Afterwards, however, Adrastus became reconciled to Amphiaraus, gave him his sister Eriphyle in marriage, and returned to his kingdom of Argos upon the swift immortal horse Arion, a gift of Heracles. During the time he reigned there it happened that Tydeus of Calydon and Polynices of Thebes, both fugitives from their native countries, met at Argos near the palace of Adrastus, and came to words and from words to blows.[10] On hearing the noise, Adrastus hastened to them and separated the combatants, in whom he immediately recognised the two men that had been promised to him by an oracle as the future husbands of two of his daughters, for one bore on his shield the figure of a boar, and the other that of a lion, and the oracle was that one of his daughters was to marry a boar and the other a lion. Adrastus, therefore, gave his daughter Deipyle to Tydeus, and Argeia to Polynices, and at the same time promised to lead each of these princes back to his own country. Adrastus now prepared for war against Thebes, although Amphiaraus foretold that all who should engage in it should perish, with the exception of Adrastus.[11][12]

Thus arose the celebrated war of the Seven against Thebes, in which Adrastus was joined by six other heroes, Polynices, Tydeus, Amphiaraus, Capaneus, Hippomedon, and Parthenopaeus. Instead of Tydeus and Polynices other legends mention Eteoclos and Mecisteus. This war ended as unfortunately as Amphiaraus had predicted, and Adrastus alone was saved by the swiftness of his horse Arion.[13][14][15]

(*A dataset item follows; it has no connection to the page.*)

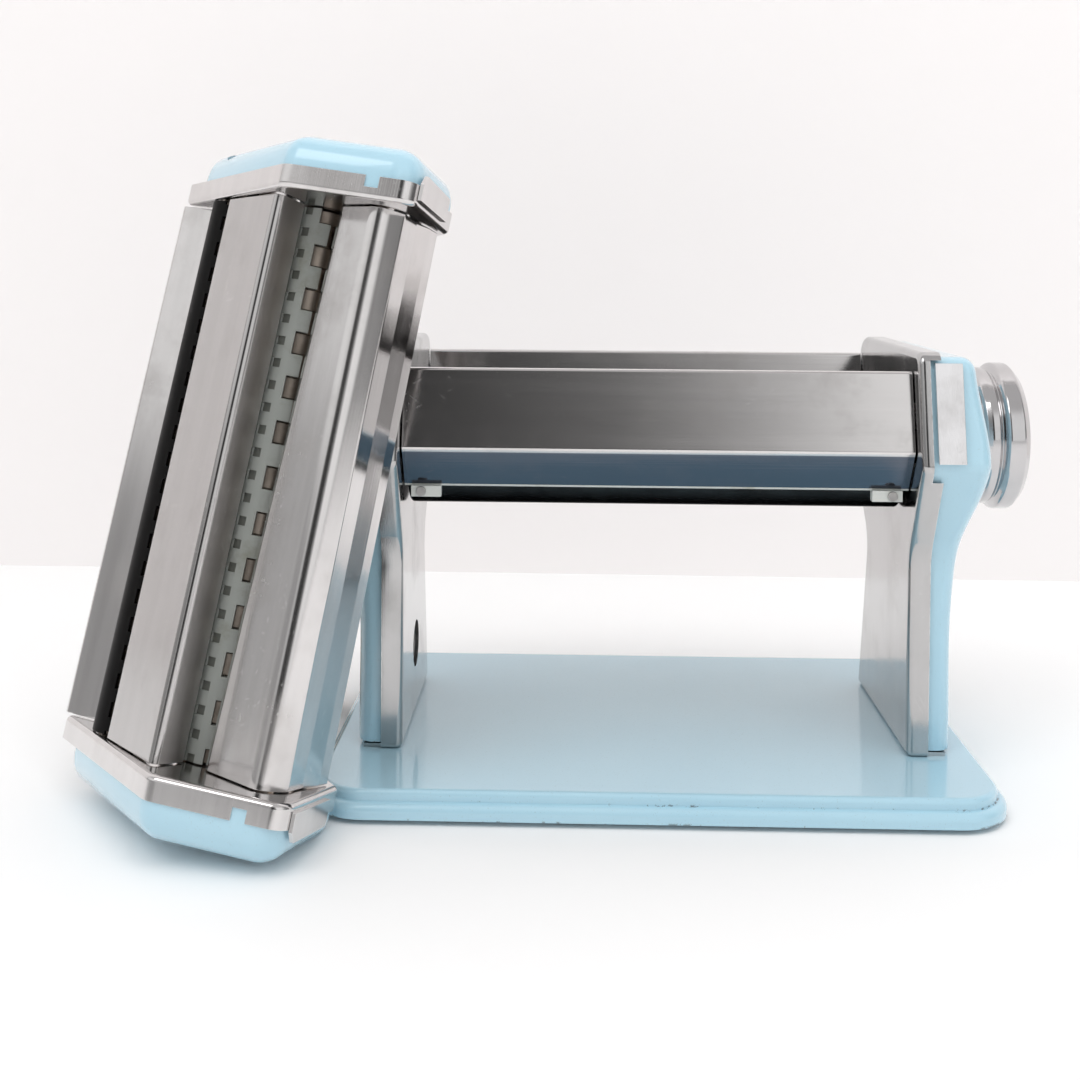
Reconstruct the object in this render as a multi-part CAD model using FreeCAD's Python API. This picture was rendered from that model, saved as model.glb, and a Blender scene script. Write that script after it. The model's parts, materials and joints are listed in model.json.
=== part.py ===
import FreeCAD, Part
import os
from math import acos, atan2, cos, degrees, hypot, pi, radians, sin, sqrt, tan

# Roller machine for dough sheets with a detached double cutter head and its crank.
# Millimetres. The origin is the middle of the underside of the base, +X runs along the
# rollers towards the thickness knob, +Y goes to the rear and +Z is up.

Vec = FreeCAD.Vector

# ---- clearances -------------------------------------------------------------------------
running = 0.05            # radial play of a shaft in its bush
snug = 0.02               # radial play of a piece pressed on or into another
gap = 0.3                 # between neighbours that don't touch
slide_play = 0.15         # each side of a guided block or pin

# ---- base -------------------------------------------------------------------------------
base_length = 200.0
base_depth = 136.4
base_corner = 17.0
base_top = 9.0            # height of the flat top
base_step = 2.6           # the rim stands out from the flat top by this
rim_top = 5.8
rim_bottom = 1.5
base_wall = 1.5
pad_thickness = 3.0
pad_inset = 3.5
pad_boss = 11.0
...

After the battle, Creon, king of Thebes, ordered that none of the fallen enemies were to be given funeral rites. Against his order, Antigone buried Polynices and was put to death, but Adrastus escaped to Athens to petition Theseus, the city's king, to attack Thebes and force the return of the bodies of the remaining five. Theseus initially refused but was convinced by his mother, Aethra, who had been beseeched by the mothers of the fallen, to put the matter to a vote of the citizens. The Athenians marched on Thebes and conquered the city but inflicted no additional damage, taking only what they came for, the five bodies. They were laid upon a funeral pyre and Adrastus eulogized each.[16][17]

Second war against Thebes

Ten years after this, Adrastus persuaded the seven sons of the heroes who had fallen in the war against Thebes to make a new attack upon that city, and Amphiaraus now declared that the gods approved of the undertaking, and promised success.[18][19] This war is celebrated in ancient story as the War of the Epigoni. Thebes was taken and razed to the ground, after the greater part of its inhabitants had left the city on the advice of Tiresias.[20][21][22] The only Argive hero that fell in this war was Aegialeus, the son of Adrastus. After having built a temple of Nemesis in the neighborhood of Thebes, he set out on his return home. But, weighed down by old age and grief at the death of his son, he died at Megara and was buried there.[23] After his death he was worshipped in several parts of Greece, as at Megara,[24] at Sicyon where his memory was celebrated in tragic choruses,[8] and in Attica.[25]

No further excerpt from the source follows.